Con una obsesión casi maniática por la eficiencia y un control casi militar del proceso de producción. Ortega entendió que, para ganar en el juego de la moda, había que ser más rápido, flexible e innovador que nadie.
Hoy vemos el yate, el cochazo, el estilo de vida de película… pero, ¿y el proceso? Dicen que Amancio trabajaba entre 12 y 14 horas al día para que su negocio funcionara. Todos queremos el Ferrari, pero pocos están dispuestos a dedicar esas 12 o 14 horas, arriesgar el patrimonio familiar o pasar noches en vela pensando en la próxima jugada.
Porque el camino hacia el éxito es, por decirlo de alguna manera, el “hermano feo”.
Pero, ¿por qué preferimos el destino final y no el viaje?
La respuesta está en nuestro cerebro.
Piensa en por qué preferimos devorar la galleta ahora en lugar de esperar la fruta después de la cena. A través de mecanismos evolutivos, estamos programados para buscar recompensas inmediatas en lugar de las que requieren paciencia. Nuestro cerebro es como un niño en una tienda de dulces, buscando ese chute rápido de dopamina cuando anticipa una recompensa.
Mientras, el cortisol, asociado al estrés, se activa cuando pensamos en el trabajo necesario para alcanzar una meta lejana.
Luego está el fenómeno del “descuento temporal”: básicamente, nuestro cerebro dice: “¿recompensas futuras? Nah, dame algo ahora”.
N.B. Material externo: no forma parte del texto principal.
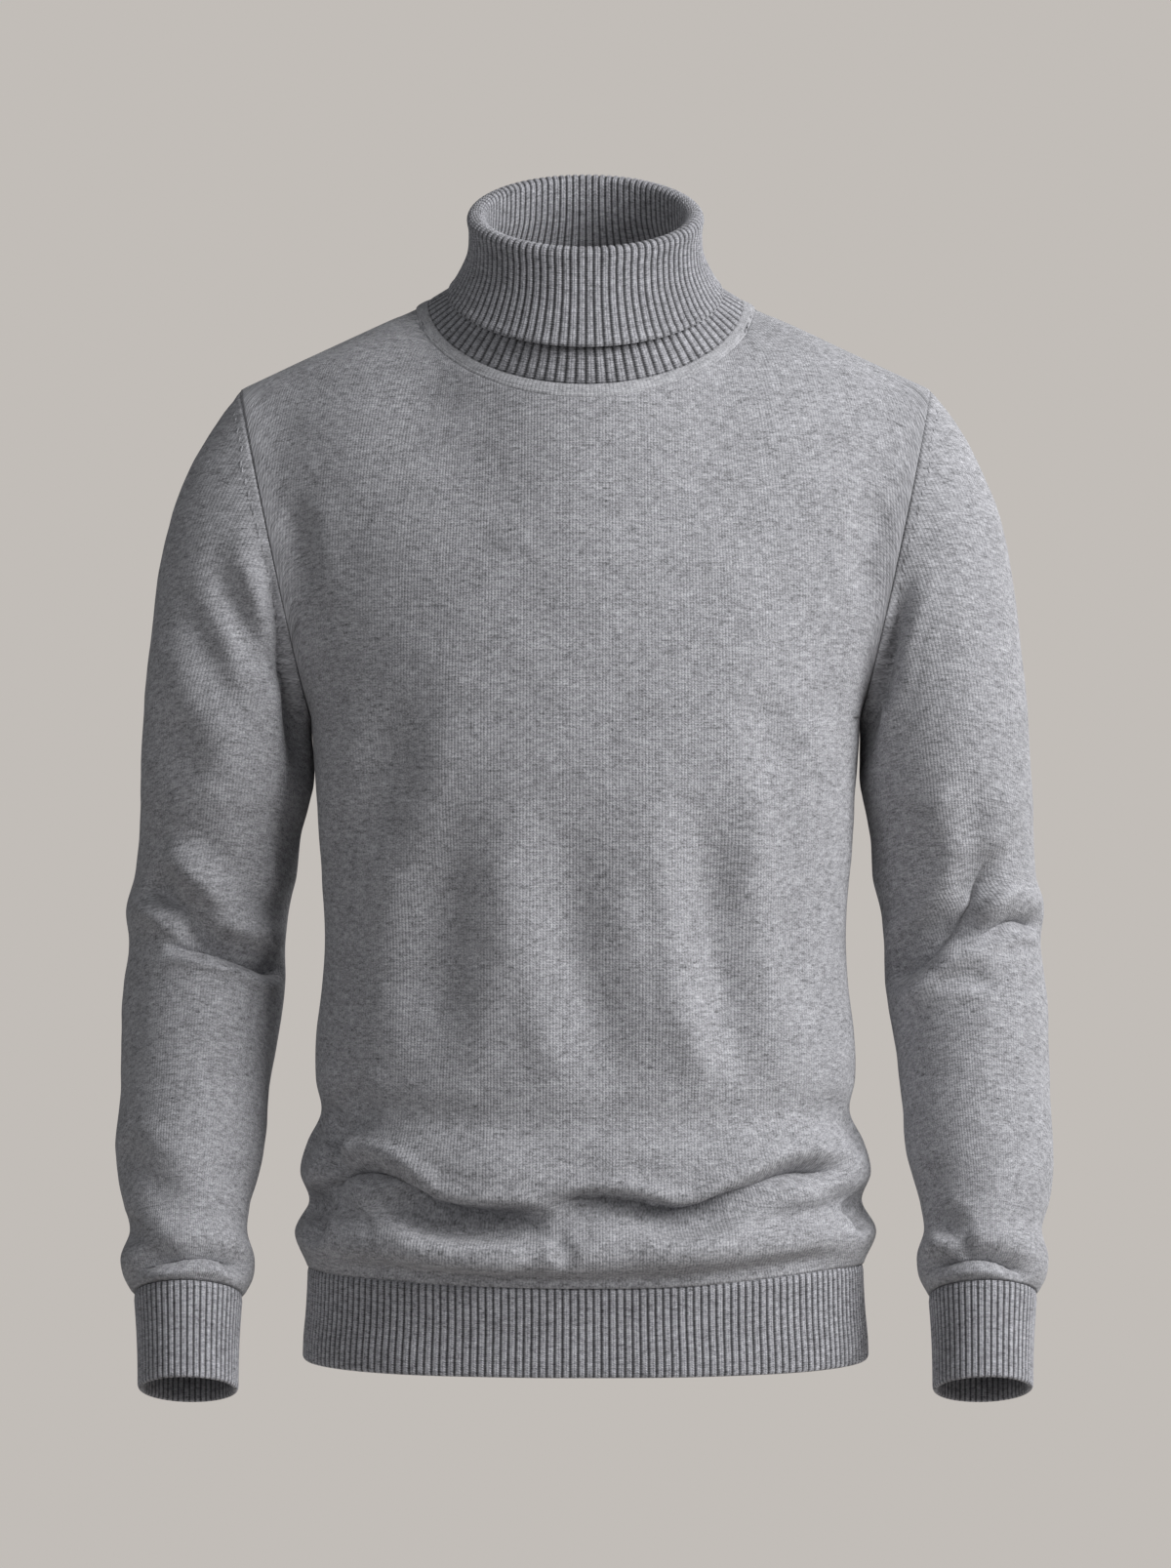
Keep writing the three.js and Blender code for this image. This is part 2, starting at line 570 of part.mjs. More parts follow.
add('front_panel', panelFromGrids(front.outer, front.inner), GREY.jersey);
add('back_panel', panelFromGrids(back.outer, back.inner), GREY.jersey);
for (const [name, side] of [['right', -1], ['left', 1]]) {
  add(`sleeve_${name}`, tubeFromRings(sleeveRings(side)), GREY.jersey);
  add(`cuff_${name}`, tubeFromRings(cuffRings(side)), GREY.rib);
}
add('hem_rib', tubeFromRings(hemRings()), GREY.rib);
add('neck_band', tubeFromRings(neckBandRings()), GREY.band);
add('roll_collar', tubeFromRings(collarRings()), GREY.rib);

export default sweater;
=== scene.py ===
import logging
import math
from dataclasses import dataclass, field
from enum import Enum

import bpy
import numpy as np
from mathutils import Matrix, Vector


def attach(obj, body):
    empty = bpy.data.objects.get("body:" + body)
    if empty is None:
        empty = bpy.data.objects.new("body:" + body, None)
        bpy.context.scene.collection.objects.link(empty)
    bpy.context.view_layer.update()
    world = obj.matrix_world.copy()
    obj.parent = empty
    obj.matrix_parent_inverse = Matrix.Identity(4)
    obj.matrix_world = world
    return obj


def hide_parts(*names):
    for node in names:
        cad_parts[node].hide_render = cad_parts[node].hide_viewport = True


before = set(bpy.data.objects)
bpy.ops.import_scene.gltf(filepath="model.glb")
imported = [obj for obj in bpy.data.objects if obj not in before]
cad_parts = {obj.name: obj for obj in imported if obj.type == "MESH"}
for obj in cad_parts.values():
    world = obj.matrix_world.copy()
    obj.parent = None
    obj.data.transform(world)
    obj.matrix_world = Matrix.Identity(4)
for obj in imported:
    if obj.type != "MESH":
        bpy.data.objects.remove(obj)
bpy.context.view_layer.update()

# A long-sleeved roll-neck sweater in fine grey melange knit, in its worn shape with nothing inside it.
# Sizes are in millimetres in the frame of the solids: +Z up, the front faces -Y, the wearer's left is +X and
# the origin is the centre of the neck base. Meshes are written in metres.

MM = 0.001
BODY = "root"
KNIT_MAP = "knit"

SEAM_GAP = 0.08
JERSEY_WALL = 2.0
RIB_WALL = 2.2
SECTION_POWER = 2.4
UNDERARM = (172.0, -262.0)
SHOULDER_POINT = (216.0, -56.0)
BODY_BOTTOM_Z = -604.2
NECK_POINT_SHARE = 0.66
ARMHOLE_ROWS = 72

logging.basicConfig(level=logging.INFO, format="%(levelname)s %(message)s")
log = logging.getLogger("sweater")

Grid = np.ndarray


class Facing(Enum):
    """The two halves of the body, as the sign of their y."""

    FRONT = -1
    BACK = 1


class Side(Enum):
    """The wearer's two sides, as the sign of their x."""

    LEFT = 1
    RIGHT = -1


class Seen(Enum):
    """The plane in which a crease is drawn, as the two axes that it uses."""

    FACE = (0, 2)
    SIDE = (1, 2)


# Curves and grids


def mix(a: Grid | float, b: Grid | float, share: Grid | float) -> Grid | float:
    """The value a share of the way from a to b."""
    return a + (b - a) * share


def smoothstep(value: Grid | float, low: float, high: float) -> Grid:
    """A soft step from 0 at low to 1 at high."""
    t = np.clip((np.asarray(value, dtype=float) - low) / (high - low), 0.0, 1.0)
    return t * t * (3.0 - 2.0 * t)


def round_section(share: Grid | float, power: float) -> Grid:
    """Depth share of a rounded section at a width share."""
    return np.maximum(0.0, 1.0 - np.abs(share) ** power) ** (1.0 / power)


def unit(vectors: Grid) -> Grid:
    """The vectors at length 1."""
    return vectors / np.maximum(np.linalg.norm(vectors, axis=-1, keepdims=True), 1e-9)


def smooth_track(stations: Grid, values: Grid, at: Grid) -> Grid:
    """Values on a smooth curve through a table's rows.

    Args:
        stations: rising place of each row.
        values: one row of numbers per station.
        at: the places wanted.

    Returns:
        One row of numbers for each place in at.
    """
    stations = np.asarray(stations, dtype=float)
    values = np.asarray(values, dtype=float)
    gaps = np.diff(stations)[:, None]
    slopes = np.diff(values, axis=0) / gaps
    tangents = np.empty_like(values)
    tangents[0], tangents[-1] = slopes[0], slopes[-1]
    tangents[1:-1] = (slopes[:-1] * gaps[1:] + slopes[1:] * gaps[:-1]) / (gaps[:-1] + gaps[1:])
    k = np.clip(np.searchsorted(stations, at, side="right") - 1, 0, len(stations) - 2)
    span = gaps[k]
    t = ((np.asarray(at) - stations[k])[:, None]) / span
    t2, t3 = t * t, t * t * t
    return (
        (2 * t3 - 3 * t2 + 1) * values[k]
        + (t3 - 2 * t2 + t) * span * tangents[k]
        + (3 * t2 - 2 * t3) * values[k + 1]
        + (t3 - t2) * span * tangents[k + 1]
    )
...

Esto es impulsado por el sistema límbico, que procesa las recompensas inmediatas con mayor intensidad emocional. No es raro que la idea de un proceso largo nos resulte tan poco atractiva como una ensalada cuando lo que queremos es un helado.
El estrés y las respuestas emocionales también juegan su papel. Trabajar hacia un objetivo implica enfrentar incertidumbres, esfuerzos continuos y posibles fracasos, lo que puede activar respuestas de estrés en la amígdala.
¿El resultado? El cerebro quiere evitar ese malestar y se centra en placeres inmediatos que reactiven su sistema de recompensa.
Y finalmente: la economía cognitiva. Cuando queremos un objetivo ambicioso, la red de control ejecutivo entra en acción, pero claro, consume muchos recursos mentales y puede agotarnos más que una maratón. El cerebro es un gran economista: prefiere minimizar el esfuerzo, porque trabajar consume energía, y prefiere los atajos directos a la recompensa. Una gratificación inmediata requiere menos esfuerzo cognitivo, ya que el cerebro no necesita manejar los pasos intermedios ni la incertidumbre del proceso.
El éxito es una palabra que todos desean ver junto a su nombre, pero pocos están dispuestos a pagar el precio que conlleva.
Porque sí, hay un precio. No hay atajos, ni fórmulas mágicas; no puedes simplemente aparecerte en el lugar que deseas. ¿Quién te crees, Albus Dumbledore?
¿Alguna vez has intentado correr?
Más veces de las que me gustaría admitir, hay un momento al inicio donde surge una cháchara mental. Una vocecilla que susurra:
“¿Qué estás haciendo aquí?”. Y sigues corriendo.
“¿Pero qué necesidad hay de esto?”
Y de repente, empiezas a pensar que tiene razón. Que correr es de cobardes, que podrías estar descansando, que ya estás cansado y que, además, tienes hambre. Pero sigues un poco más. Te recuerdas a ti mismo que es bueno, que llevas todo el día sentado, y que no quieres terminar con “culo carpeta”. Pero ahí sigue esa voz, cuestionando tu esfuerzo, diciéndote “¿por qué nos torturas?”
Cualquier cosa que valga la pena va a ser difícil. Requerirá persistencia. Habrá momentos en que tengas que tirar de fuerza de voluntad porque no tienes energía, pero superar esa resistencia siempre vale la pena. Cuando terminas de correr te sientes imparable.
Trabajar entre 12 y 14 horas al día no es para todos. Es un camino lleno de noches sin dormir, decisiones difíciles y más café del que es saludable admitir. Es estar dispuesto a trabajar cuando otros descansan, a aprender cuando otros se conforman y a perseverar cuando todo parece ir en contra.
Si quieres el éxito, vas a tener que bailar con el hermano feo.
Vas a tener que superar los momentos de “¿qué necesidad tengo yo de hacer esto?”
Lo dejamos aquí por hoy.
Nos leemos en unos días.
Ainhoa
Totalmente de acuerdo, que bien lo has expresado, enhorabuena por el post!
Con el hermano feo pocos quieren bailar, implica sacrificios, riesgos y una buena pirámide de prioridades mejor que la de Maslow.
Muy buen análisis del proceso hacía el éxito. Muchas gracias por compartir Ainhoa. Un abrazo.